La Russie avait auparavant réagi avec vigueur à la légalisation du mariage homosexuel dans plusieurs pays dont la France. « On exige de la société, aussi étrange que cela puisse paraître, qu’elle mette sur le même plan le bien et le mal», a encore déclaré M. Poutine. La Russie a, en la matière, «un
point de vue conservateur, mais le conservatisme a pour but d’empêcher
un mouvement en arrière et vers le bas, dans le chaos des ténèbres»,
a-t-il conclu, citant le philosophe orthodoxe Nicolas Berdiaev, qui
avait été expulsé de Russie après la révolution de 1917. Voila un
langage clair et qui explique tout.
S'agissant de l'Ukraine, Moscou «n'impose rien à personne», a déclaré le président russe. «Si nos amis [ukrainiens] le souhaitent, nous sommes prêts à poursuivre le travail»,
a-t-il simplement ajouté.
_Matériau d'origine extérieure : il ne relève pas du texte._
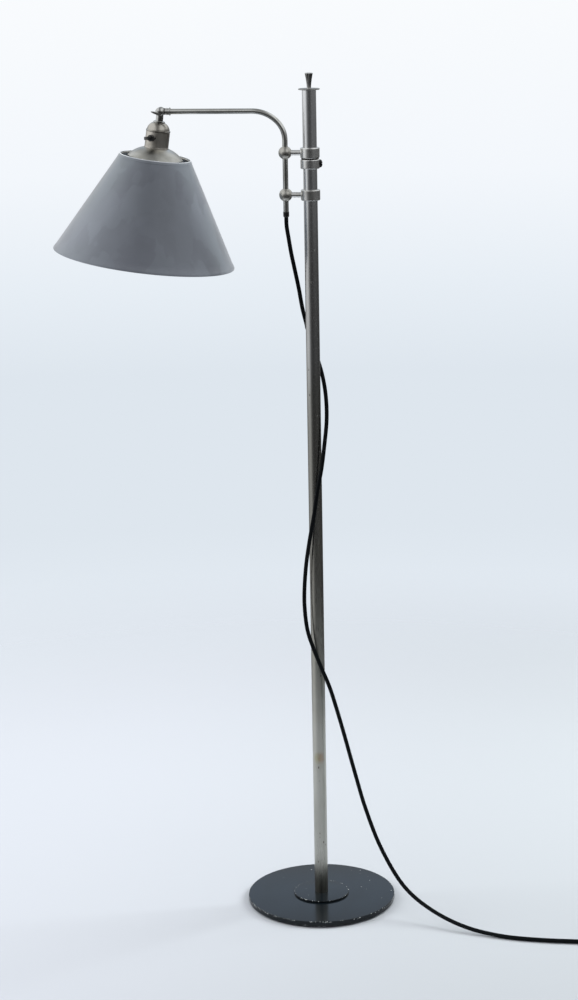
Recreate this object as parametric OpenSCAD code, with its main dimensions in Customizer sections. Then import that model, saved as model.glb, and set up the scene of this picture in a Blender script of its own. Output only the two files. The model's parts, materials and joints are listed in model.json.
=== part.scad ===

Contre toute évidence, Moscou prétend que,
même sans l'adhésion de Kiev, un pays de 46 millions d'habitants
considéré comme le berceau spirituel de la Russie, son union douanière
resterait suffisamment «puissante». Et dément avoir exercé toute
«pression» sur les industriels ukrainiens. C’est moins convaincant.
En revanche il faut le croire quand il conclut : «Personne
ne doit avoir d’illusions sur la possibilité d’obtenir la supériorité
militaire sur la Russie. Nous ne l’accepterons jamais», a déclaré M. Poutine, rappelant avoir lancé un programme de réarmement du pays «sans précédent».